EXERCISE PROMPT -> Write out every line of the material exactly as it appears.

SOURCE EXCERPT ->
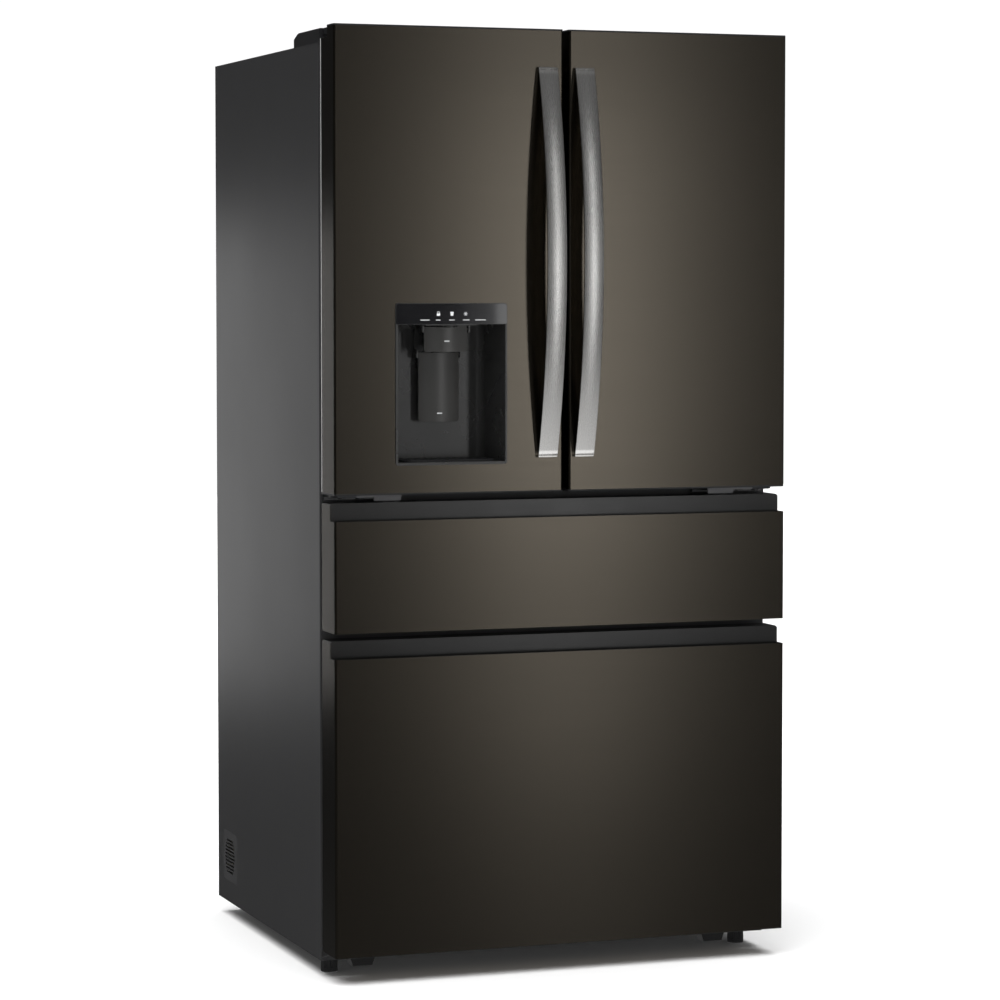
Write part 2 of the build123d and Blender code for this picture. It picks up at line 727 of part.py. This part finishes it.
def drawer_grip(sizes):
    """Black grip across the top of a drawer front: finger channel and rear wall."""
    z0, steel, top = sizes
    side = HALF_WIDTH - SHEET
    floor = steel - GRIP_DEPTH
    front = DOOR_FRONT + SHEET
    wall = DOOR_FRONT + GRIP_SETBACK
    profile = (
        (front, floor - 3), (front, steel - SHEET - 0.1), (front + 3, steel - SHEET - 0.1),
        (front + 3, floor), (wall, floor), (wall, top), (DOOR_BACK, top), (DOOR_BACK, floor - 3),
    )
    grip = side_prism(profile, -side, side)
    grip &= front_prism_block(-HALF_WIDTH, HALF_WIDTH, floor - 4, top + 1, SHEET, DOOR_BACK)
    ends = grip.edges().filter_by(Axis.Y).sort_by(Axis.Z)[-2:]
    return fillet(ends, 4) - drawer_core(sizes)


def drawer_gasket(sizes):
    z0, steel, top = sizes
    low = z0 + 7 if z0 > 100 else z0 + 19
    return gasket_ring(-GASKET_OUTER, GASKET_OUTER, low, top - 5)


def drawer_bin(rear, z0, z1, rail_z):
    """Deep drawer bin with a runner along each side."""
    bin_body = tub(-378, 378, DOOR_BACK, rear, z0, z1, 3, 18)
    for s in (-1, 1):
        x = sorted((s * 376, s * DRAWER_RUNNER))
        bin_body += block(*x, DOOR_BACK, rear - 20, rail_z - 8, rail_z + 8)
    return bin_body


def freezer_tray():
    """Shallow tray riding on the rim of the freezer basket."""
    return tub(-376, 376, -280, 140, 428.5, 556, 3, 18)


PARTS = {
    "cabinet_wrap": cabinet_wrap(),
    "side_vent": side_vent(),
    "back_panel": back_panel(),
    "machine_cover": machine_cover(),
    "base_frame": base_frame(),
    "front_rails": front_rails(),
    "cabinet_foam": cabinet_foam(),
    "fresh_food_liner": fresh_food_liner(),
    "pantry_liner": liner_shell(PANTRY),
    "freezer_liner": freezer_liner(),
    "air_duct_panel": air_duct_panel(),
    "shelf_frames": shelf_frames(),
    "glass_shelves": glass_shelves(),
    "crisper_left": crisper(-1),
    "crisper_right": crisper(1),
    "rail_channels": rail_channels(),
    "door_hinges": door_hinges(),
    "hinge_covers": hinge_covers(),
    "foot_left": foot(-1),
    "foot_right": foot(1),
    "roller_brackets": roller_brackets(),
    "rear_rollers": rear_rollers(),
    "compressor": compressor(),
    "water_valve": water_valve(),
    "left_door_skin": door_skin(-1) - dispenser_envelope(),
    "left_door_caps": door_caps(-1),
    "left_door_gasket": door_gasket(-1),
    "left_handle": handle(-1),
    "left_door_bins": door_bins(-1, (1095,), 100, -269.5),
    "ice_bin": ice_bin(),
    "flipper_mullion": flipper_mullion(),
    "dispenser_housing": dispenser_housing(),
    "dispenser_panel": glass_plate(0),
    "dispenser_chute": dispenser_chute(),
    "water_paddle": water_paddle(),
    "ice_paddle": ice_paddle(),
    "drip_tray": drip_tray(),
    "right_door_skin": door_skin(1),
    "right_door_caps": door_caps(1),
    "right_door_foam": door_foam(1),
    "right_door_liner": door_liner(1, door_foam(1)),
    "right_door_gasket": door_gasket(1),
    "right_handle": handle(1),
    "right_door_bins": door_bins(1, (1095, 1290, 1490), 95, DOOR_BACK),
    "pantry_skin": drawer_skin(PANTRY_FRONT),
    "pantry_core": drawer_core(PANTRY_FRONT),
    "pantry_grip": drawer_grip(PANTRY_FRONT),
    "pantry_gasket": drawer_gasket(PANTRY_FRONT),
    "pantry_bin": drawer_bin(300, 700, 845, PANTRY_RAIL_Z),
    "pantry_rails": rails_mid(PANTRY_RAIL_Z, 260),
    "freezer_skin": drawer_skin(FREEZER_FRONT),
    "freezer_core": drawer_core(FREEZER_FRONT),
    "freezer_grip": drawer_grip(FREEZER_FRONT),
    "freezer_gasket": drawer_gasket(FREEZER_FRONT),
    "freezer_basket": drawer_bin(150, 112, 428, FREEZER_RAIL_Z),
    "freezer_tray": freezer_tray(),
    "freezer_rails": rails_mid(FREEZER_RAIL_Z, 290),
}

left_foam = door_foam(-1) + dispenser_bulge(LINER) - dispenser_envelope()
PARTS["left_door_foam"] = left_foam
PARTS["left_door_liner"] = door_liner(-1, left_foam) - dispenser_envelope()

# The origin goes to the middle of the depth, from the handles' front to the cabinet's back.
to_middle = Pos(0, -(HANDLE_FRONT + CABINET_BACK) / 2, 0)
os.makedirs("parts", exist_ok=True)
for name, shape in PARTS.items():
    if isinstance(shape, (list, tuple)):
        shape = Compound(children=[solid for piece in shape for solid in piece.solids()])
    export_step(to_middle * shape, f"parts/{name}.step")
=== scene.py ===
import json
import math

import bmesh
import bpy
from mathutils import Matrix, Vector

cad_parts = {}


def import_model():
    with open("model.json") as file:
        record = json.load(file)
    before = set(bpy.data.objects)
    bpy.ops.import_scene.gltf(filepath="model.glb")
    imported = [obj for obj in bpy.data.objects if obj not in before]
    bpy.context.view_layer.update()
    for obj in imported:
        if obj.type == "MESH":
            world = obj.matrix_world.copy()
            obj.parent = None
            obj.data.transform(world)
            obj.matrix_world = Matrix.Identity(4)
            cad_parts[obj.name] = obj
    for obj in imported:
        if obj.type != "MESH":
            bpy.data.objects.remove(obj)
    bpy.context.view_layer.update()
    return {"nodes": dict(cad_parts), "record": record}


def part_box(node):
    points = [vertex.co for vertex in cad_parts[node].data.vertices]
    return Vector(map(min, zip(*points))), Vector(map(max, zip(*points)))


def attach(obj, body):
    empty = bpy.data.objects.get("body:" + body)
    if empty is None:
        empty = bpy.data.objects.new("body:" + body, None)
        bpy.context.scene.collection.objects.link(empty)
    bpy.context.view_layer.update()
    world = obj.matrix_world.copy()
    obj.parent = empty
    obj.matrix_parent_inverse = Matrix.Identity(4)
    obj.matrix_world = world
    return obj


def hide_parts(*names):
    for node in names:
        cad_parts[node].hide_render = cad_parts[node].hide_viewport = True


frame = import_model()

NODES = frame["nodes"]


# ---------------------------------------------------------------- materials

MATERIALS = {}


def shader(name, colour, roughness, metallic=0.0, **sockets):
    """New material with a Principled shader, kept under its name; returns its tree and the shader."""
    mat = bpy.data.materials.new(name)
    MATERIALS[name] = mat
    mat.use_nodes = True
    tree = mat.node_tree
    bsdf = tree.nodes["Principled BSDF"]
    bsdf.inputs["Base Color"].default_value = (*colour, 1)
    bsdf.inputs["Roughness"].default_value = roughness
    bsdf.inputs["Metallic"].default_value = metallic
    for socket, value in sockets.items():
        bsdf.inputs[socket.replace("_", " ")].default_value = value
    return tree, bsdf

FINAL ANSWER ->
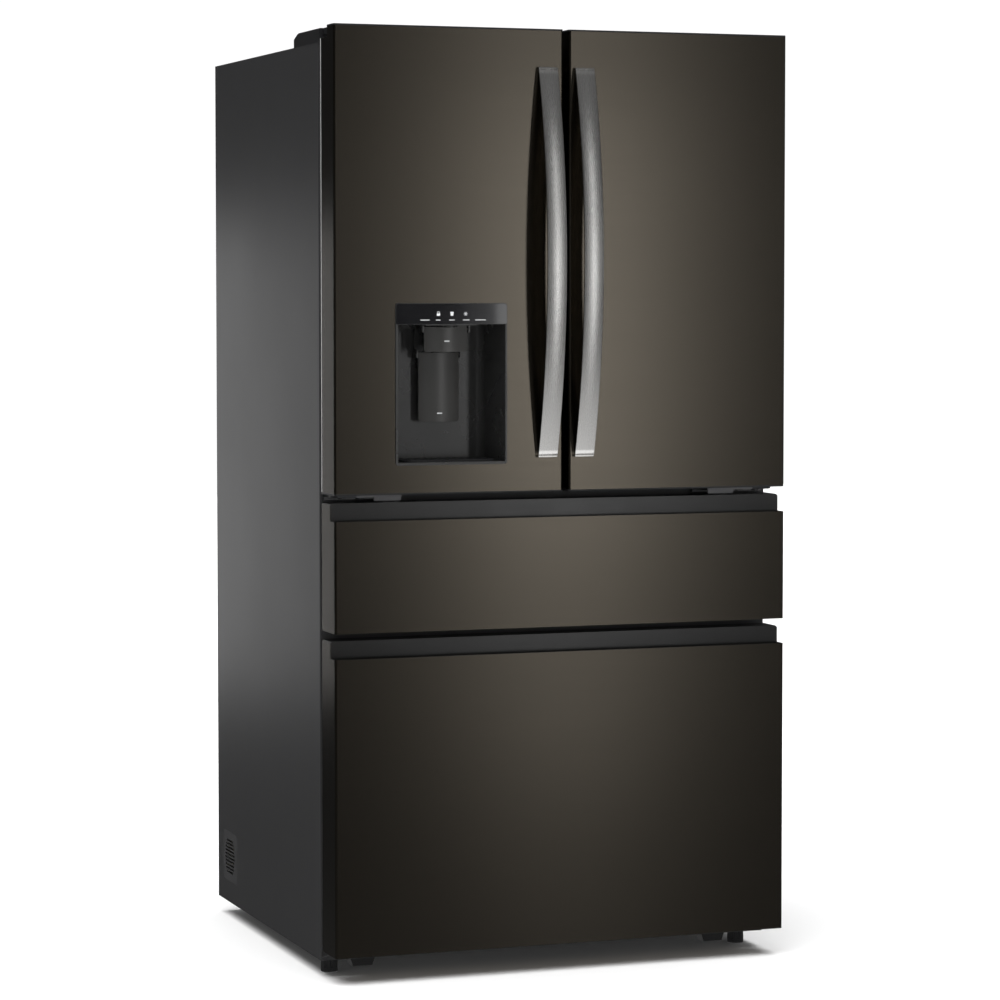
Write part 2 of the build123d and Blender code for this picture. It picks up at line 727 of part.py. This part finishes it.
def drawer_grip(sizes):
    """Black grip across the top of a drawer front: finger channel and rear wall."""
    z0, steel, top = sizes
    side = HALF_WIDTH - SHEET
    floor = steel - GRIP_DEPTH
    front = DOOR_FRONT + SHEET
    wall = DOOR_FRONT + GRIP_SETBACK
    profile = (
        (front, floor - 3), (front, steel - SHEET - 0.1), (front + 3, steel - SHEET - 0.1),
        (front + 3, floor), (wall, floor), (wall, top), (DOOR_BACK, top), (DOOR_BACK, floor - 3),
    )
    grip = side_prism(profile, -side, side)
    grip &= front_prism_block(-HALF_WIDTH, HALF_WIDTH, floor - 4, top + 1, SHEET, DOOR_BACK)
    ends = grip.edges().filter_by(Axis.Y).sort_by(Axis.Z)[-2:]
    return fillet(ends, 4) - drawer_core(sizes)


def drawer_gasket(sizes):
    z0, steel, top = sizes
    low = z0 + 7 if z0 > 100 else z0 + 19
    return gasket_ring(-GASKET_OUTER, GASKET_OUTER, low, top - 5)


def drawer_bin(rear, z0, z1, rail_z):
    """Deep drawer bin with a runner along each side."""
    bin_body = tub(-378, 378, DOOR_BACK, rear, z0, z1, 3, 18)
    for s in (-1, 1):
        x = sorted((s * 376, s * DRAWER_RUNNER))
        bin_body += block(*x, DOOR_BACK, rear - 20, rail_z - 8, rail_z + 8)
    return bin_body


def freezer_tray():
    """Shallow tray riding on the rim of the freezer basket."""
    return tub(-376, 376, -280, 140, 428.5, 556, 3, 18)


PARTS = {
    "cabinet_wrap": cabinet_wrap(),
    "side_vent": side_vent(),
    "back_panel": back_panel(),
    "machine_cover": machine_cover(),
    "base_frame": base_frame(),
    "front_rails": front_rails(),
    "cabinet_foam": cabinet_foam(),
    "fresh_food_liner": fresh_food_liner(),
    "pantry_liner": liner_shell(PANTRY),
    "freezer_liner": freezer_liner(),
    "air_duct_panel": air_duct_panel(),
    "shelf_frames": shelf_frames(),
    "glass_shelves": glass_shelves(),
    "crisper_left": crisper(-1),
    "crisper_right": crisper(1),
    "rail_channels": rail_channels(),
    "door_hinges": door_hinges(),
    "hinge_covers": hinge_covers(),
    "foot_left": foot(-1),
    "foot_right": foot(1),
    "roller_brackets": roller_brackets(),
    "rear_rollers": rear_rollers(),
    "compressor": compressor(),
    "water_valve": water_valve(),
    "left_door_skin": door_skin(-1) - dispenser_envelope(),
    "left_door_caps": door_caps(-1),
    "left_door_gasket": door_gasket(-1),
    "left_handle": handle(-1),
    "left_door_bins": door_bins(-1, (1095,), 100, -269.5),
    "ice_bin": ice_bin(),
    "flipper_mullion": flipper_mullion(),
    "dispenser_housing": dispenser_housing(),
    "dispenser_panel": glass_plate(0),
    "dispenser_chute": dispenser_chute(),
    "water_paddle": water_paddle(),
    "ice_paddle": ice_paddle(),
    "drip_tray": drip_tray(),
    "right_door_skin": door_skin(1),
    "right_door_caps": door_caps(1),
    "right_door_foam": door_foam(1),
    "right_door_liner": door_liner(1, door_foam(1)),
    "right_door_gasket": door_gasket(1),
    "right_handle": handle(1),
    "right_door_bins": door_bins(1, (1095, 1290, 1490), 95, DOOR_BACK),
    "pantry_skin": drawer_skin(PANTRY_FRONT),
    "pantry_core": drawer_core(PANTRY_FRONT),
    "pantry_grip": drawer_grip(PANTRY_FRONT),
    "pantry_gasket": drawer_gasket(PANTRY_FRONT),
    "pantry_bin": drawer_bin(300, 700, 845, PANTRY_RAIL_Z),
    "pantry_rails": rails_mid(PANTRY_RAIL_Z, 260),
    "freezer_skin": drawer_skin(FREEZER_FRONT),
    "freezer_core": drawer_core(FREEZER_FRONT),
    "freezer_grip": drawer_grip(FREEZER_FRONT),
    "freezer_gasket": drawer_gasket(FREEZER_FRONT),
    "freezer_basket": drawer_bin(150, 112, 428, FREEZER_RAIL_Z),
    "freezer_tray": freezer_tray(),
    "freezer_rails": rails_mid(FREEZER_RAIL_Z, 290),
}

left_foam = door_foam(-1) + dispenser_bulge(LINER) - dispenser_envelope()
PARTS["left_door_foam"] = left_foam
PARTS["left_door_liner"] = door_liner(-1, left_foam) - dispenser_envelope()

# The origin goes to the middle of the depth, from the handles' front to the cabinet's back.
to_middle = Pos(0, -(HANDLE_FRONT + CABINET_BACK) / 2, 0)
os.makedirs("parts", exist_ok=True)
for name, shape in PARTS.items():
    if isinstance(shape, (list, tuple)):
        shape = Compound(children=[solid for piece in shape for solid in piece.solids()])
    export_step(to_middle * shape, f"parts/{name}.step")
=== scene.py ===
import json
import math

import bmesh
import bpy
from mathutils import Matrix, Vector

cad_parts = {}


def import_model():
    with open("model.json") as file:
        record = json.load(file)
    before = set(bpy.data.objects)
    bpy.ops.import_scene.gltf(filepath="model.glb")
    imported = [obj for obj in bpy.data.objects if obj not in before]
    bpy.context.view_layer.update()
    for obj in imported:
        if obj.type == "MESH":
            world = obj.matrix_world.copy()
            obj.parent = None
            obj.data.transform(world)
            obj.matrix_world = Matrix.Identity(4)
            cad_parts[obj.name] = obj
    for obj in imported:
        if obj.type != "MESH":
            bpy.data.objects.remove(obj)
    bpy.context.view_layer.update()
    return {"nodes": dict(cad_parts), "record": record}


def part_box(node):
    points = [vertex.co for vertex in cad_parts[node].data.vertices]
    return Vector(map(min, zip(*points))), Vector(map(max, zip(*points)))


def attach(obj, body):
    empty = bpy.data.objects.get("body:" + body)
    if empty is None:
        empty = bpy.data.objects.new("body:" + body, None)
        bpy.context.scene.collection.objects.link(empty)
    bpy.context.view_layer.update()
    world = obj.matrix_world.copy()
    obj.parent = empty
    obj.matrix_parent_inverse = Matrix.Identity(4)
    obj.matrix_world = world
    return obj


def hide_parts(*names):
    for node in names:
        cad_parts[node].hide_render = cad_parts[node].hide_viewport = True


frame = import_model()

NODES = frame["nodes"]


# ---------------------------------------------------------------- materials

MATERIALS = {}


def shader(name, colour, roughness, metallic=0.0, **sockets):
    """New material with a Principled shader, kept under its name; returns its tree and the shader."""
    mat = bpy.data.materials.new(name)
    MATERIALS[name] = mat
    mat.use_nodes = True
    tree = mat.node_tree
    bsdf = tree.nodes["Principled BSDF"]
    bsdf.inputs["Base Color"].default_value = (*colour, 1)
    bsdf.inputs["Roughness"].default_value = roughness
    bsdf.inputs["Metallic"].default_value = metallic
    for socket, value in sockets.items():
        bsdf.inputs[socket.replace("_", " ")].default_value = value
    return tree, bsdf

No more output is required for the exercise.